The transaction marks a watershed moment for aircraft financing in India, opening the door to a funding pool historically reserved for top-tier global airlines.

The financing has been executed through a Japanese Operating Lease with Call Option (JOLCO) structure - a model widely used by leading international carriers - and is considered more cost-effective than conventional debt funding.

The Economic Times noted that aviation financiers and legal experts view the deal as a sign of rising confidence in both the credit profile of Indian airlines and the country's evolving legal framework.

Japanese investors, typically regarded as highly risk-averse, have traditionally backed state-owned airlines or carriers with strong balance sheets. Airlines such as British Airways, Singapore Airlines, Cathay Pacific, Qantas, Turkish Airlines and Air France are among the few that have previously tapped JOLCO financing, the Economic Times highlighted.

The structure has been routed through Gujarat International Finance Tec-City (GIFT City), a special economic zone offering tax incentives to aircraft leasing entities registered under the International Financial Services Centre (IFSC).

IndiGo has established a dedicated leasing arm - InterGlobe Aviation Financial Services IFSC Private Limited - to facilitate the transaction, the Economic Times said.

Under the JOLCO arrangement, Japanese corporates or high-net-worth individuals invest equity alongside bank-provided debt, and the aircraft is leased to the airline. At the end of the lease tenure, IndiGo retains the option to purchase the aircraft. Japanese tax regulations allow investors to claim depreciation benefits, enabling them to accept lower lease returns.

As one person involved in the deal told the Economic Times, investors derive a substantial portion of their returns from tax shields rather than lease income alone, resulting in more competitive lease rates for airlines.

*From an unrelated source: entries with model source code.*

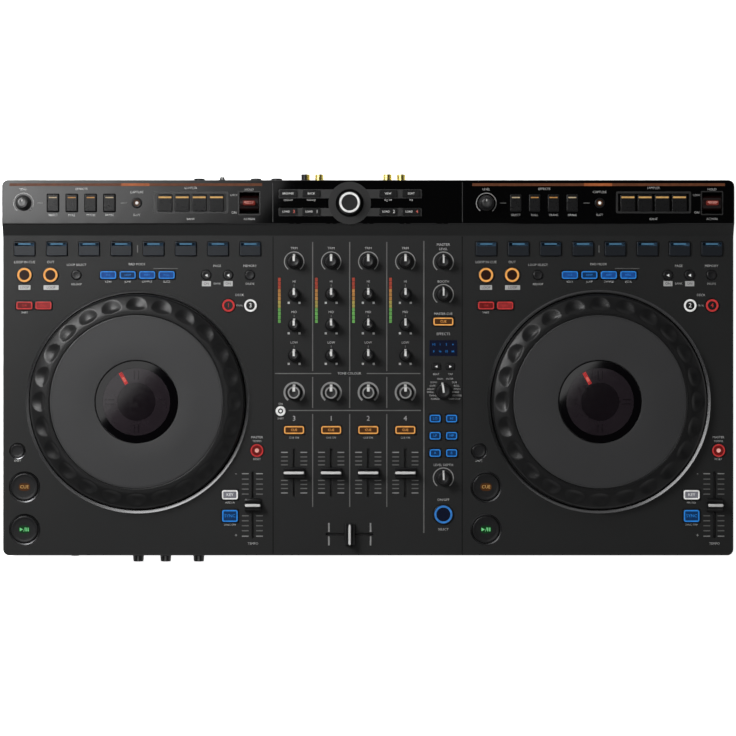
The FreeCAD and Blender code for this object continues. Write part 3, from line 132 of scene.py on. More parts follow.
class Graph:
    """The nodes of a material or a world. Each input is given as a value or as another node's output."""

    def __init__(self, owner):
        owner.use_nodes = True
        owner.node_tree.nodes.clear()
        self.owner = owner
        self.tree = owner.node_tree

    def add(self, kind, output, inputs):
        node = self.tree.nodes.new(f"ShaderNode{kind}")
        for name, value in inputs.items():
            if isinstance(value, bpy.types.NodeSocket):
                self.tree.links.new(value, node.inputs[name])
            else:
                node.inputs[name].default_value = value
        return node.outputs[output] if output else None

    def noise(self, scale, detail, roughness=0.55):
        return self.add("TexNoise", "Fac", {"Vector": self.add("TexCoord", "Object", {}), "Scale": scale,
                                            "Detail": detail, "Roughness": roughness})

    def ramp(self, source, *stops):
        """A colour ramp with a stop for each (position, colour)."""
        blend = self.add("ValToRGB", "Color", {"Fac": source})
        elements = blend.node.color_ramp.elements
        for index, (position, color) in enumerate(stops):
            element = elements[index] if index < 2 else elements.new(position)
            element.position = position
            element.color = (*color, 1)
        return blend

    def tint(self, source, color, low, high):
        """A colour that runs between two shades as the source does."""
        return self.ramp(source, (0.35, shade(color, low)), (0.65, shade(color, high)))

    def principled(self, inputs):
        self.add("OutputMaterial", None, {"Surface": self.add("BsdfPrincipled", "BSDF", inputs)})
        return self.owner


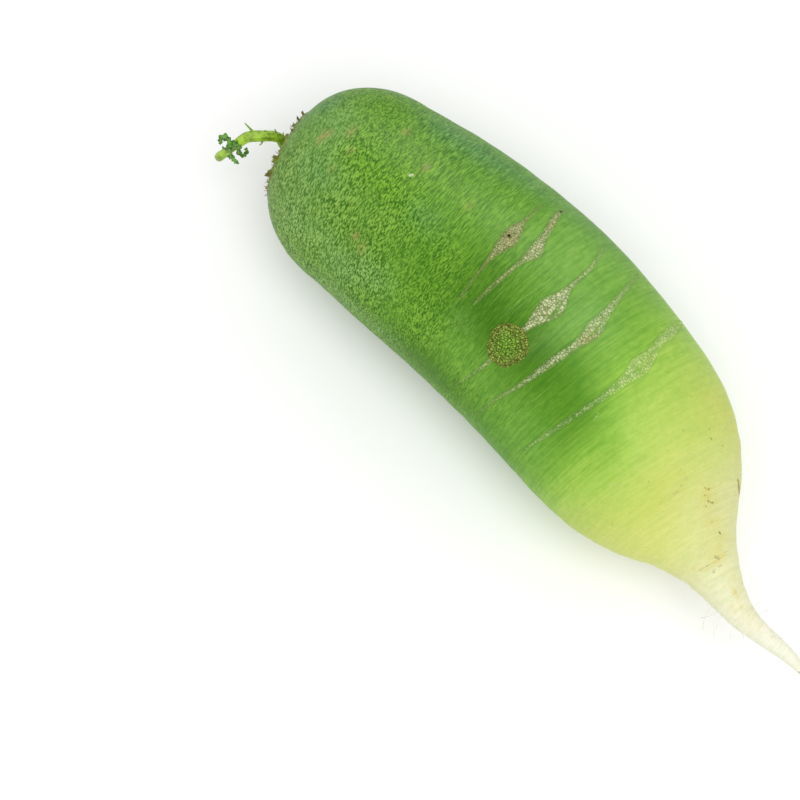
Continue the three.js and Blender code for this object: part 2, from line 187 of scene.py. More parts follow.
# Thin scratches and dashes: (angle, distance) of both ends, half width, and how brown each one is.
NICKS = (
    ((112, 149), (108, 147.6), 0.2, 0.0),
    ((128, 168), (122, 170), 0.2, 0.15),
    ((76, 184.4), (71.5, 185.6), 0.26, 0.9),
    ((78, 186.2), (74, 187.2), 0.2, 0.7),
    ((75, 188.4), (69, 189.8), 0.3, 1.0),
    ((79, 189.2), (76.5, 189.8), 0.2, 0.7),
    ((78, 193.8), (75, 194.4), 0.24, 0.5),
    ((70, 197.6), (65, 198.9), 0.28, 1.0),
    ((88, 203.8), (82, 205), 0.45, 0.5),
    ((146, 204.2), (116, 205.3), 0.14, 0.4),
    ((116, 205.3), (84, 204.6), 0.2, 0.5),
    ((80, 204.4), (44, 203.8), 0.12, 0.4),
    ((138, 206.2), (98, 207), 0.12, 0.35),
    ((104, 208), (76, 206.6), 0.25, 0.45),
    ((98, 182), (84, 179), 0.3, 0.4),
    ((118, 186), (96, 181), 0.22, 0.3),
    ((60, 172), (58, 173), 0.3, 0.9),
    ((32, 186.4), (26, 187.8), 0.55, 1.0),
    ((28, 188), (14, 190.4), 0.8, 1.0),
    ((252, 203), (248, 205), 0.6, 0.6),
    ((261, 170), (255, 172), 0.6, 0.6),
)

# Thin pale hairlines beside the scars, in the scars' form.
HAIRLINES = (
    ((122, 103.5, 0.05), (114, 101.9, 0.16), (95, 103, 0.17), (84, 104.2, 0.14), (66, 104.4, 0.05)),
    ((120, 105.2, 0.05), (110, 103.6, 0.13), (92, 104.8, 0.12), (80, 105.6, 0.05)),
    ((130, 88.3, 0.05), (124, 86.9, 0.15), (114, 87.6, 0.13), (106, 88.8, 0.05)),
    ((134, 83.2, 0.05), (128, 81.8, 0.14), (112, 82.2, 0.05)),
    ((128, 97.6, 0.05), (108, 96.2, 0.13), (88, 97.6, 0.05)),
    ((112, 120.6, 0.05), (90, 119, 0.13), (66, 119.4, 0.05)),
    ((96, 131, 0.05), (78, 131.8, 0.12), (52, 128.6, 0.05)),
    ((140, 150.6, 0.05), (112, 152.4, 0.13), (84, 150.8, 0.05)),
    ((150, 128.4, 0.05), (128, 130.2, 0.12), (110, 131.4, 0.05)),
    ((112, 17, 0.05), (100, 16.2, 0.14), (88, 16.4, 0.05)),
    ((84, 24, 0.05), (72, 23.4, 0.13), (60, 24, 0.05)),
    ((120, 30, 0.05), (108, 29, 0.13), (98, 29.4, 0.05)),
    ((100, 36.5, 0.05), (88, 36, 0.12), (76, 36.6, 0.05)),
    ((132, 26, 0.05), (124, 24.6, 0.14), (114, 24.2, 0.05)),
    ((74, 15, 0.05), (66, 14.4, 0.13), (56, 15, 0.05)),
    ((288, 104, 0.05), (262, 106, 0.15), (238, 104.6, 0.05)),
    ((322, 121, 0.05), (298, 123, 0.15), (270, 121.4, 0.05)),
)

# Soft patches in the skin: angle, distance from the crown, half length along the root, half width
# round it, and strength.
PATCHES = {
    # Dark patches: deeper green of the skin, except the one at 167 degrees, which is painted shade along the
    # lower flank.
    "dark": (
        (118, 106, 30, 12, 0.95), (167, 90, 24, 9, 0.7), (96, 90, 9, 9, 0.35), (128, 146, 8, 12, 0.22),
        (106, 120, 5, 6, 0.35), (138, 120, 5, 6, 0.3), (131, 44, 6, 5, 0.25),
        (44, 127, 7, 9, 0.18), (262, 112, 30, 16, 0.7), (318, 84, 22, 12, 0.5), (222, 60, 18, 14, 0.4),
    ),
    "light": (
        (58, 105, 22, 17, 0.95), (88, 121, 5, 12, 0.5), (92, 15, 7, 10, 0.35), (142, 108, 22, 9, 0.45),
        (150, 138, 14, 14, 0.4), (292, 124, 20, 15, 0.7), (212, 118, 22, 12, 0.5), (345, 104, 26, 12, 0.5),
    ),
    "grey": (
        (127, 17.6, 6, 8, 0.3), (148, 20, 8, 6, 0.5), (150, 44, 8, 7, 0.6), (141, 57, 9, 6, 0.5),
        (88, 15, 8, 12, 0.7), (128, 92, 5, 5, 0.25), (141, 30, 10, 5, 0.3), (172, 60, 26, 5, 0.4),
        (104, 117.5, 4, 8, 0.25), (232, 32, 12, 10, 0.6), (300, 48, 14, 10, 0.6), (335, 22, 8, 9, 0.5),
        (262, 74, 12, 9, 0.5),
    ),
    # Painted sheen: bluish patches on the upper flank that stand for the sky's reflection at a grazing
    # angle.
    "painted_blue_sheen": (
        (65, 7, 5, 8, 0.6), (48, 58, 17, 8, 0.65), (46, 42, 9, 8, 0.3), (40, 82, 16, 7, 0.3),
        (112, 20, 8, 5, 0.35), (100, 60, 8, 5, 0.35), (310, 66, 18, 12, 0.5), (236, 88, 12, 10, 0.4),
    ),
    "tan": (
        (94, 13.8, 1.1, 2.2, 1.0), (90, 15.4, 1, 1.6, 1.0), (83.5, 21.6, 1.2, 2.4, 0.75),
        (65.5, 36, 1, 1.5, 1.0), (93, 25.7, 0.9, 1.4, 0.6), (129.5, 43.4, 0.9, 1.5, 1.0),
        (79, 49.2, 1, 2, 0.7), (133, 47.5, 1.4, 2.4, 0.5), (82, 68.5, 1, 1.8, 0.4), (108, 23.7, 1.2, 2, 0.3),
        (204, 36, 1.6, 3, 0.6), (286, 30, 1.5, 2.4, 0.6), (330, 58, 1.6, 3, 0.5), (252, 52, 1.4, 2.2, 0.5),
    ),
    "burnt": ((81.8, 84.8, 0.75, 0.95, 1.0), (46.5, 89.2, 0.8, 1.5, 0.8)),
    "rust": (
        (90, 126.4, 1.8, 3.4, 0.7), (83, 85.6, 2.6, 2.6, 0.35), (60, 90.8, 1.2, 4, 0.35),
        (96, 111, 2.4, 2.2, 0.2),
    ),
    "white": (
        (84.5, 45.2, 0.45, 0.9, 0.9), (87, 47.2, 0.4, 0.7, 0.9), (85.5, 46.3, 0.3, 0.5, 0.7),
        (78, 49.2, 0.9, 1.3, 0.45), (76.5, 50.5, 0.5, 0.7, 0.5), (94, 64.4, 0.3, 0.7, 0.6),
        (300, 70, 0.5, 0.9, 0.8), (240, 44, 0.5, 0.8, 0.8),
    ),
    "ochre": (
        (74, 187, 5, 4, 0.6), (76, 194.6, 2, 3, 0.7), (52, 163, 8, 8, 0.22), (38, 162, 12, 8, 0.18),
        (30, 172, 9, 7, 0.35), (84, 204.4, 2, 3, 1.0), (118, 205.2, 1.2, 5, 0.7), (72, 200, 3, 5, 0.5),
        (98, 179, 7, 9, 0.3), (70, 226, 7, 5, 0.35), (17, 188, 3, 3, 0.9), (250, 188, 8, 10, 0.5),
        (290, 176, 8, 9, 0.35), (225, 206, 5, 5, 0.5), (320, 198, 6, 6, 0.4), (60, 214, 6, 4, 0.3),
        (113, 220.5, 1.2, 0.9, 0.8), (88, 221.6, 0.8, 0.8, 0.7), (80, 216.5, 2.2, 1, 0.7),
    ),
    "lime": ((140, 191, 12, 24, 0.5), (205, 180, 14, 18, 0.3)),
    "milk": ((56, 193, 13, 18, 0.45), (300, 190, 14, 16, 0.3)),
    # Painted sheen: a pale band along the top of the body that stands for the soft light's highlight.
    "painted_sheen": ((75, 40, 24, 9, 1.0), (79, 82, 26, 9, 0.95), (84, 122, 16, 10, 0.85)),
}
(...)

For years, Indian carriers struggled to access such structures due to perceptions of high risk, particularly following airline bankruptcies and weak insolvency enforcement.

The collapse of Go First intensified concerns among lessors, who flagged India as a challenging jurisdiction for aircraft repossession, the Economic Times reported.

However, legislative reforms have reshaped the landscape. In February, the government enacted new provisions aligning India with the Cape Town Convention, which allows aircraft lessors to reclaim assets within 60 days in the event of bankruptcy.

This move significantly reduced jurisdictional risk, industry experts told the Economic Times.

GIFT City has also addressed another long-standing hurdle - the lack of a double taxation avoidance agreement between India and Japan - which had earlier made direct JOLCO transactions impractical.

By enabling tax-efficient routing through the IFSC, the framework has become more attractive to Japanese investors.

Ajay Kumar, Managing Partner at KLA Legal, said JOLCO deals routed via GIFT City present a strong opportunity for Japanese investors to participate in India's expanding aviation sector, reflecting both reduced credit risk and growing trust in IFSC structures.

Lovejeet Singh, Partner at Chandhiok and Mahajan, added that full compliance with the Cape Town Convention has meaningfully lowered jurisdictional risk, while the improving credit strength of Indian airlines has unlocked new financing channels - developments that GIFT City has helped facilitate, the Economic Times reported.